Cargo at rest, either at ports or inland staging areas, some of which have been hurriedly pressed into service as overflow facilities, is increasingly subject to theft. With shippers looking for ‘workarounds’ to reduce costs or avoid congestion, thieves have been quick to adapt their methodologies and the use of online means of deception is on the increase. 

It has to be accepted that freight crime pays and therefore there will always be those with criminal intent who will be motivated to target and steal cargo through the supply chain. They will inevitably always target the most vulnerable points.

TT’s current data on theft shows that fraud is being widely experienced, whether this be a simple ‘mandate fraud’, or a case where criminals pose as legitimate operators in the supply chain to gain access and steal. Insider risk has also appeared to increase through this period.

Claims data shows that port congestion creates a number of additional opportunities for criminals: With cargoes stowed to overcapacity, port operators and other cargo terminals must stay vigilant so as not to let criminals exploit these vulnerabilities.

The correct use of data to analyse these trends is of crucial importance and TT is utilising its own claims experience, along with theft reporting agency information, to maintain and expand the all-important industry awareness of the evolving dangers. This – in addition to developing technologies to support the supply chain and offer predictable and resilient sourcing without the geopolitical risks of foreign suppliers and other disruptions – is seen as a primary mitigator in the management of the developing, modern, longer term risk profile.

Understanding risks

Increased safety concerns are also impinging on the overall security of the world’s complex system of supply. One of the headaches creating safety issues is the prevalence of abandoned cargo. When goods are delayed through periods of congestion, or lockdown, the percentage of those which are simply abandoned increases.

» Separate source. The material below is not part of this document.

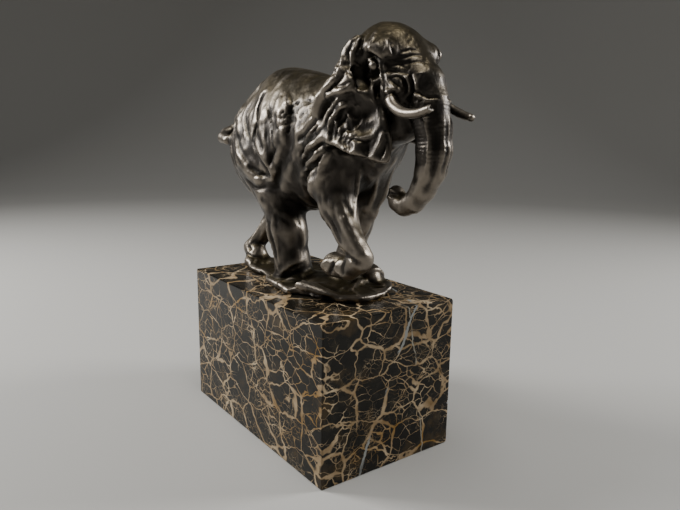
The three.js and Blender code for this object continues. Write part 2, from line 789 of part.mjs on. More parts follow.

Dangerous goods are particularly concerning. It is crucial that such cargo is handled correctly and many aspects of supply chain disruption legislate against this. At rest, in ports and various storage locations, it is vital to ensure that dangerous goods are segregated and protected. The tragic explosion at the port of Beirut in August 2020 is a vivid reminder of the dangers of leaving certain cargoes to deteriorate. Here, 2,750 tonnes of ammonium nitrate was left unclaimed for many years.

The explosion and consequent fire killed 218, injuring over 7,000. More recently, events at a storage facility in Chittagong (Chattogram), Bangladesh also give evidence to the consequences of poor operational practices.

In terms of improving resilience within the new parameters of supply chain reality, it seems that the future lies in supportive technologies – offering predictable and resilient sourcing without the geopolitical risks of foreign suppliers and other disruptions.

It is expected that supply chain technology could be the big winner for future investments as companies drive to mitigate their supply chain challenges. AI machine learning and other cutting-edge tools are likely to come to the aid of manufacturers and their customers so that they can react more swiftly to supplier hiccups, monitor raw material availability and efficiently deal with the bureaucratic red-tape of cross-border trade.

In conclusion, practical measures can be taken immediately. It is important to ensure that adequate risk assessments are undertaken across the full breadth of supply chain operations in order to thoroughly understand the various risks and, where appropriate, develop mitigating actions and controls, together with effective continuity plans, to protect businesses.